To her credit, Ernst the rising sophomore at LSU whose last tournament was her victory at the NCAA Championship in May, never gave up. With birdies of her own on the fourth, fifth, seventh and eighth holes. While still 2 down in the match, she felt like she had picked up some momentum.

"I knew I had to go right at the pins, that was going to be the only way to cut into the lead," Ernst said.

Perhaps a function of fatigue, Jutanugarn did begin to make a few loose swings, allowing Ernst the opportunity she needed to get back into the match. When Jutanugarn hit the ball into water on the 13th hole, Ernst won with a par to get to 1 down. Then on the 15th hole, Jutanugarn surprisingly pushed her drive right out of bounds. Ernst hit her approach shot on the hole to five feet, her conceded birdie squaring the match.

The two halved the 16th and 17th with pars. On 18, Ernst thought she had hit a good drive, but the breeze off the Narragansett Bay pushed the ball into the right rough. She advanced her second shot back into the fairway some 30 yards from the green then hit her third shot to 10 feet above the hole. Jutanugarn, meanwhile, was safely in the fairway and hit her second shot on the green, 20 feet from the hole. Her birdie putt missed to the left of the hole, rolling four feet by. But Ernst couldn't get her par putt to drop, letting Jutanugarn claim the victory when she snuck her par putt into the hole.

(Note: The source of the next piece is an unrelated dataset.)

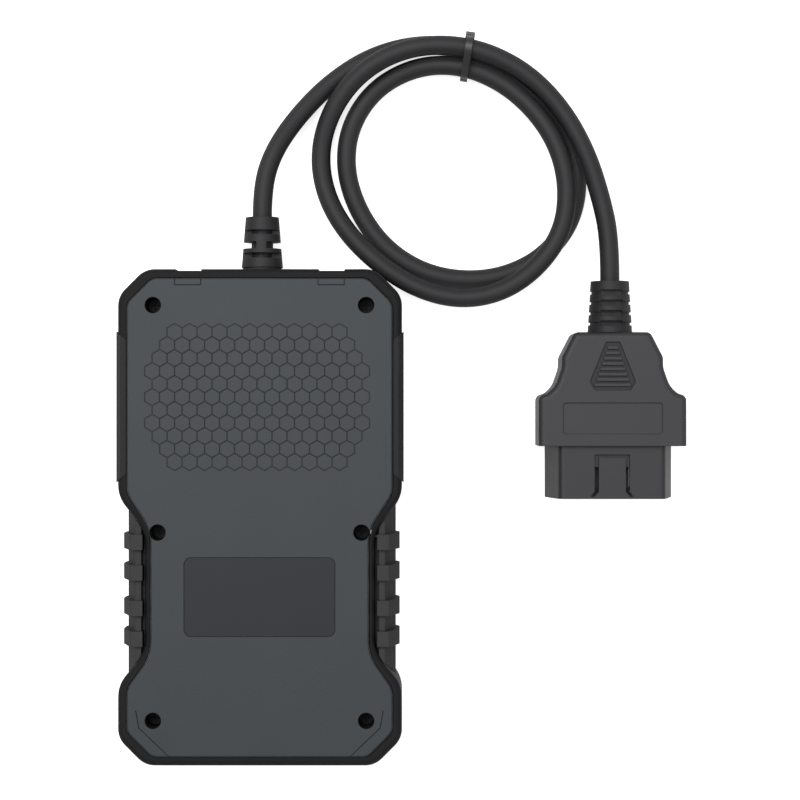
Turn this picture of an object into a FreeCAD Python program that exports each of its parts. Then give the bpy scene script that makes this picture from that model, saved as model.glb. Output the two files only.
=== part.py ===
import FreeCAD, Part
import math
import os
import re
import Sketcher

# OBD code reader: handheld scan tool with a tied cable and a 16-pin vehicle plug.
# Millimetres. The tool lies on its front, so its back faces +Z and its cable end faces +Y.
# The origin is at the middle of the tool's footprint, on the surface that it lies on.

SIZES = {
    # outline of the case and its rubber bumper
    "half_width": (42.5, "bumper, half the width across the head and the foot"),
    "half_length": (74.3, "bumper, half the length"),
    "corner_cut": (8.1, "45 degree cut at each corner of the bumper"),
    "cover_cut": (9.15, "the same for the covers, measured at the bumper's outline"),
    "corner_round": (7.0, "rounding at both ends of each corner cut"),
    "waist_half": (34.4, "bumper, half the width across the waist"),
    "waist_head": (6.2, "height at which the head starts to narrow"),
    "waist_top": (-4.25, "height at which the waist is reached"),
    "waist_bottom": (-40.7, "height at which the waist ends"),
    "waist_foot": (-50.0, "height at which the foot is at full width"),
    "bulge_round": (10.0, "outward rounding of the waist curve"),
    "hollow_round": (12.0, "inward rounding of the waist curve"),
    # levels, from the surface upwards
    "rim_top": (25.2, "bumper, back face"),
    "back_face": (26.0, "rear cover, outer face"),
    "back_inside": (23.8, "rear cover, inner face"),
    "front_face": (1.6, "front cover, outer face"),
    "front_inside": (3.6, "front cover, inner face"),
    "web_low": (11.0, "bumper web, lower face, where the front cover ends"),
    "web_high": (14.0, "bumper web, upper face, where the rear cover starts"),
    # walls, as insets from the bumper's outer outline
    "rim_inset": (2.6, "bumper, inner face of the rim"),
    "rim_inset_waist": (1.6, "the same in the waist"),
    "groove": (0.15, "gap between the rim and the covers"),
    "wall": (2.2, "wall of both covers"),
    "web_reach": (2.2, "how far the web reaches in from the rim"),
    "rim_round": (1.9, "rounding of the bumper's outer edges"),
    "cover_round": (0.7, "rounding of the rear cover's edge"),
    # screws that hold the covers together
    "screw_side": (10.7, "upper and lower pairs, in from the bumper's sides"),
    "screw_top": (10.9, "upper pair, in from the bumper's top end"),
    "screw_foot": (13.7, "lower pair, in from the bumper's lower end"),
    "screw_waist": (4.0, "middle pair, in from the bumper's waist"),
    "screw_waist_y": (-4.45, "middle pair"),
    "well_gap": (0.25, "recessed hole over a screw head, clearance round it"),
    "shoulder": (16.0, "level of the seat under a screw head"),
    "boss_wall": (1.4, "wall of the post around a screw head"),
    "neck_wall": (1.25, "wall of the post where it passes the bumper web"),
    "shank_gap": (0.3, "hole for a screw's shank, clearance round it"),
    "shank_radius": (1.25, "screw shank"),
    "screw_tip": (5.6, "level of a screw's tip"),
    "head_radius": (2.2, "screw head"),
    "head_height": (2.0, "screw head"),
    # side trims and waist grips
    "trim_low": (10.5, "lower end of a side trim"),
    "trim_high": (55.6, "upper end of a side trim"),
    "trim_proud": (0.5, "how far a trim stands out of the bumper"),
    "trim_depth": (1.2, "how deep a trim is let into the bumper"),
    "trim_front": (2.6, "level of a trim's front edge"),
    "trim_slant": (2.5, "how much shorter a trim's inner edge is at each end"),
    "grip_outer": (40.6, "outer face of a grip"),
    "grip_gap": (0.05, "gap between a grip and the bumper"),
    "grip_top_gap": (1.2, "the same at the grip's ledge"),
    "grip_end_gap": (0.1, "gap between a grip's slanted ends and the bumper, along the tool"),
    "root_gap": (0.5, "gap between a grip's root and the waist's bends"),
    "grip_top": (23.2, "level of a grip's ledge"),
    "grip_front": (3.0, "level of a grip's front edge"),
    "grip_seat": (20.0, "level under which a grip touches the bumper"),
    "grip_ledge": (37.4, "outer end of a grip's flat ledge"),
    "grip_belly": (13.5, "level above which a grip's outer face leans in"),
    "rib_gap": (0.7, "gap between a rib and the bumper"),
    "rib_outer": (41.8, "outer face of a grip rib"),
    "rib_flat": (38.9, "outer end of a rib's flat top"),
    "rib_top": (24.6, "level of a rib's top"),
    "rib_width": (4.65, "rib, along the tool"),
    # rear cover details
    "label_wide": (45.2, "label recess"),
    "label_tall": (23.75, "label recess"),
    "label_y": (-23.7, "label recess, centre"),
    "label_round": (2.2, "label recess, corners"),
    "label_depth": (0.4, "label recess"),
    "label_thick": (0.25, "label"),
    "label_gap": (0.2, "label, clearance all round"),
    "line_wide": (0.25, "fine lines in the rear cover"),
    "line_deep": (0.4, "fine lines in the rear cover"),
    "catch_near": (17.5, "catch window, side nearest the middle"),
    "catch_far": (25.3, "catch window, side nearest the corner"),
    "catch_deep": (2.1, "catch window, along the tool"),
    "catch_dip": (0.65, "dip in the bumper beside a catch window"),
    "hex_pitch": (4.47, "hexagon pattern, pitch along a row"),
    "hex_row": (3.87, "hexagon pattern, pitch of the rows"),
    "hex_line": (0.3, "hexagon pattern, width of a line"),
    "hex_deep": (0.28, "hexagon pattern, depth of a line"),
    "hex_faint": (0.12, "hexagon pattern, depth at its edge"),
    "hex_first_y": (16.6, "hexagon pattern, lowest row"),
    "hex_middle_x": (-0.7, "hexagon pattern, middle of a row"),
    # display and keypad side
    "screen_y": (34.5, "middle of the display"),
    "lens_wide": (68.0, "lens recess"),
    "lens_tall": (48.0, "lens recess"),
    "lens_round": (3.0, "lens recess, corners"),
    "lens_depth": (1.0, "lens recess"),
    "lens_gap": (0.2, "lens, clearance all round"),
    "window_wide": (62.0, "window behind the lens"),
    "window_tall": (42.0, "window behind the lens"),
    "gasket_thick": (0.8, "display gasket"),
    "module_wide": (71.0, "display module"),
    "module_tall": (50.0, "display module"),
    "board_low": (8.4, "main board, front face"),
    "board_thick": (1.6, "both boards"),
    "board_inset": (8.4, "main board below the display, in from the bumper's waist"),
    "board_foot": (-66.0, "main board, lower end"),
    "post_inset": (11.9, "board posts, in from the bumper's waist"),
    "post_high_y": (4.6, "upper board posts"),
    "post_low_y": (-62.8, "lower board posts"),
    "post_radius": (2.6, "board post"),
    "key_gap": (0.3, "clearance between a key and its hole"),
    "key_face": (1.25, "level of the key tops"),
    "key_flange": (1.2, "how far a key's flange reaches out"),
    "key_flange_thick": (0.8, "key flange"),
    "key_stem": (2.0, "key stem, radius"),
    "key_stem_end": (6.3, "level of a key stem's end"),
    "switch_front": (7.4, "level of a dome switch's top"),
    "guide_half": (24.5, "key guide, half its width"),
    "guide_gap": (0.3, "gap between the key guide and a screw boss beside it"),
    "guide_low_y": (-58.0, "key guide, lower end"),
    "guide_high_y": (0.5, "key guide, upper end"),
    "guide_wall": (1.2, "key guide, outer wall"),
    "guide_plate_low": (5.6, "key guide, plate"),
    "guide_plate_high": (6.6, "key guide, plate"),
    "light_y": (4.6, "row of status lights"),
    "light_pitch": (8.0, "row of status lights"),
    "light_radius": (1.2, "light pipe"),
    "light_flange": (2.2, "light pipe, flange radius"),
    "second_low": (16.5, "vehicle interface board, lower face"),
    # cable exit and cable
    "axis_z": (12.5, "axis of the cable exit"),
    "cable_radius": (2.95, "cable"),
    "exit_half": (4.5, "square neck of the strain relief, half its side"),
    "flange_half": (6.5, "flange inside the case, half its side"),
    "flange_thick": (2.0, "flange inside the case"),
    "relief_base": (6.35, "strain relief radius at the case"),
    "relief_tip": (5.05, "strain relief radius at the cable"),
    "relief_long": (16.3, "strain relief outside the case"),
    "tie_wide": (2.2, "cable tie"),
    "tie_gap": (0.2, "tie to the strands"),
    "tie_thick": (0.9, "cable tie"),
    "tie_x": (62.4, "cable tie, middle"),
    "tie_y": (140.0, "cable tie, middle"),
    "tie_tilt": (8.5, "cable tie, degrees away from the tool's length"),
    # plug
    "plug_x": (106.0, "axis of the plug"),
    "plug_z": (10.0, "axis of the plug"),
    "plug_tip": (71.3, "end of the plug's strain relief"),
    "plug_top": (55.6, "top of the plug's housing"),
    "plug_step": (36.3, "top of the housing's flange"),
    "plug_mouth": (21.2, "mouth of the housing"),
    "plug_nose": (5.2, "open end of the connector shell"),
    "plug_neck_half": (11.4, "housing, half the width at its top"),
    "plug_body_half": (15.3, "housing, half the width of its body"),
    "plug_flange_half": (22.3, "housing, half the width of its flange"),
    "plug_thick": (20.0, "housing"),
    "plug_round": (1.8, "housing, rounded edges"),
    "shell_wide": (40.0, "connector shell, wide side"),
    "shell_narrow": (31.8, "connector shell, narrow side"),
    "shell_tall": (16.3, "connector shell"),
    "shell_wall": (1.3, "connector shell"),
    "shell_round": (1.8, "connector shell, corners"),
    "shell_seat": (6.0, "how far the shell's root sits in the housing"),
    "root_half": (16.0, "root of the shell, half the width"),
    "root_tall": (13.0, "root of the shell"),
    "carrier_long": (5.0, "pin carrier"),
    "bar_half": (15.8, "bar between the pin rows, half the width"),
    "bar_thick": (2.2, "bar between the pin rows"),
    "bar_end": (8.2, "outer end of the bar between the pin rows"),
    "pin_pitch": (4.0, "contact pins, along a row"),
    "pin_rows": (8.4, "contact pins, between the rows"),
    "pin_wide": (1.6, "contact pin"),
    "pin_thick": (0.8, "contact pin"),
    "pin_end": (8.8, "outer end of the pins"),
    "pin_root": (29.2, "inner end of the pins"),
    "mould_half": (15.4, "inner mould behind the pins, half the width"),
    "mould_top": (34.0, "inner mould, end towards the cable"),
}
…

"I shot three under, that's the best I've played in match play all well," Ernst said. "She just beat me, which is how I want to lose. There's not much more I could have done today."

"I know she's really good," Jutanugarn said of her Sunday opponent, Kang. "I just want to do my best tomorrow."

That effort will be helped by having Ariya on her bag, littler sister having been caddieing for Moriya since she got knocked out of match play on Thursday. It's a reverse of what took place during the Girls Junior at Olympia Fields (Ill.) CC, when Moriya caddied for Ariya en route to her title.

"It's exciting for both of us," Ariya said. "We enjoy seeing each other play well. We really want to help one another."


With the weather forecast stating the potential for rain Sunday afternoon, the USGA decided to move up the tee times for Sunday's finale. The morning 18 holes, previously scheduled to begin at 8:30 a.m., have been moved to 7:30. The afternoon round, meanwhile, will begin at noon, moved from the anticipated 1:30 p.m. starting time.